Monday, February 28, 2005

Who is this Man?

Tom Atlee Posted by Hello


who is this man. why should you know him?

back in january a friend sent a link to an online mag that she thought we might find interesting. there was an article in it by tom atlee. he spoke of meeting conservatives who agreed to some liberal positions but felt constrained about voicing such positions publicly. i posted an intemperate but not rude comment critical of him for not urging them to stand up publicly for what they admit to privately. tom sent me a very gracious reply pointing out the political realities of finding common ground with skeptics before confronting them. so i googled him, as i most certainly should have done before mouthing off. nice website. great work. the picture above. doesn't he look like a nice guy? he is. we exchanged e-mails. i even sent him a picture of myself at his request.
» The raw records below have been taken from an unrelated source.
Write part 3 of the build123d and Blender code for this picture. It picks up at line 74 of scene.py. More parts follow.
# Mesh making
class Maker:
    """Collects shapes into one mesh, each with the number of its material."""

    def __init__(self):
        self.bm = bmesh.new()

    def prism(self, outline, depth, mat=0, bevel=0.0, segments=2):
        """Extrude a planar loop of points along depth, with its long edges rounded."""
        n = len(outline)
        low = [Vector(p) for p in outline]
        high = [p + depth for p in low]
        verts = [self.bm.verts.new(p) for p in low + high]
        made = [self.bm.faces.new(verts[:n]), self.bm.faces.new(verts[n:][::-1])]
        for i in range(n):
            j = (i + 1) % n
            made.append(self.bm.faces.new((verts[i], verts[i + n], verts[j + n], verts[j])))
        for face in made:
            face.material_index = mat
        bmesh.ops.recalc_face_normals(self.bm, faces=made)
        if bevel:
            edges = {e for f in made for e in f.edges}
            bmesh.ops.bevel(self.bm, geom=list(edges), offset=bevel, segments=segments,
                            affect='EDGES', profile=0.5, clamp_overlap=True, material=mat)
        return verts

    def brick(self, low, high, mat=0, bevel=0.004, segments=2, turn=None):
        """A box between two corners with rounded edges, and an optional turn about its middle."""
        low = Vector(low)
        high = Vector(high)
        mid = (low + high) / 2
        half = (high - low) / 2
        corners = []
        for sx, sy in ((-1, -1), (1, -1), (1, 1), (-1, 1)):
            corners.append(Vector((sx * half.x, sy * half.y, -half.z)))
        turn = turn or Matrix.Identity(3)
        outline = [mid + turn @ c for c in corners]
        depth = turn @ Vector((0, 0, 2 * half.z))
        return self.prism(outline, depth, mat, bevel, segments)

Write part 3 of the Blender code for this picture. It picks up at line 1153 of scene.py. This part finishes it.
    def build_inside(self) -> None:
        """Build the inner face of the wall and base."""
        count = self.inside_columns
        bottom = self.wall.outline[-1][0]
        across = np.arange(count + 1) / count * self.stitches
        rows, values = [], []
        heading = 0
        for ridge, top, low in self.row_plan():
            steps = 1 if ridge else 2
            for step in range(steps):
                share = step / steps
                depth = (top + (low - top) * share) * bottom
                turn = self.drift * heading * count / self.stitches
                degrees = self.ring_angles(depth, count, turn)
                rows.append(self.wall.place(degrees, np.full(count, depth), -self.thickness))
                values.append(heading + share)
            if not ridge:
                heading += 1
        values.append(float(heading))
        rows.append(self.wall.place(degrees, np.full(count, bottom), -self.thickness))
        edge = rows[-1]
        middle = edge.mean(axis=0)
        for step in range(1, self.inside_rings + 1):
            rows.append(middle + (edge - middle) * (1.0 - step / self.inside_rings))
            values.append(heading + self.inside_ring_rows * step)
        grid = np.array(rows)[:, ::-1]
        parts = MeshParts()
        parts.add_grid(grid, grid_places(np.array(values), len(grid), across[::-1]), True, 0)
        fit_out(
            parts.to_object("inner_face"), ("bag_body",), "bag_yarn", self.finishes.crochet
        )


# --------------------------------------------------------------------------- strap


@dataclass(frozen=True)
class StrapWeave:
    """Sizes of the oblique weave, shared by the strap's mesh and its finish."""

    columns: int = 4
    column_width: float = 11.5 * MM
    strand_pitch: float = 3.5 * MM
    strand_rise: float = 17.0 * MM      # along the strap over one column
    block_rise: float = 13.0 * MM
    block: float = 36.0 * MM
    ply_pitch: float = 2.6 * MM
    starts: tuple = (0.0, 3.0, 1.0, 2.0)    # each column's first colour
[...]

he added me to his mailing list. i get well-written and very informative missives on an irregular schedule. he definitely "walks the walk" as we say in clicheland. when i asked him if i could use his picture and plug his work this was his reply:

I'm moved by all this and want you to feel free to use anything I
send (including my email correspondence) or anything on my site in
any life-benefiting way you choose. That's what it's for.


here is his biography. and here is a sample of his writing.

Dear friends,

I was not going to write you this morning, but this article about British autistic savant Daniel Tammet was too provocative. I found myself identifying with aspects of his mix of extreme abilities and extreme disabilities. Then I found
myself thinking of other people in my life whose social skills are very limited but who have remarkable gifts in other areas of their lives that outshine my own and many other people's.

I suspect most human capacities follow a bell curve: For each capacity, we would probably find that very few people have virtually none of it, and very few people have an extreme amount. Most of us are somewhere in a well-populated middle range, with a bit more or less of it.

We dream of creating geniuses at everything -- or of becoming such geniuses ourselves -- or, most seductive of all, of designing or training our children for such perfection. The prospects are tantalizing. What if we could use "the other 90 percent of our brains" like Einstein, or all be
as compassionate as the Dalai Lama?

I'm not sure it works like that. I think that extreme capacity requires certain tendencies -- biological, social, spiritual, mental, etc. -- which draw gigantic amounts of our attention and life energy towards and into the area of genius,impoverishing other areas of our lives. Genius often entails some disability, if only being seen as "the absent-minded professor."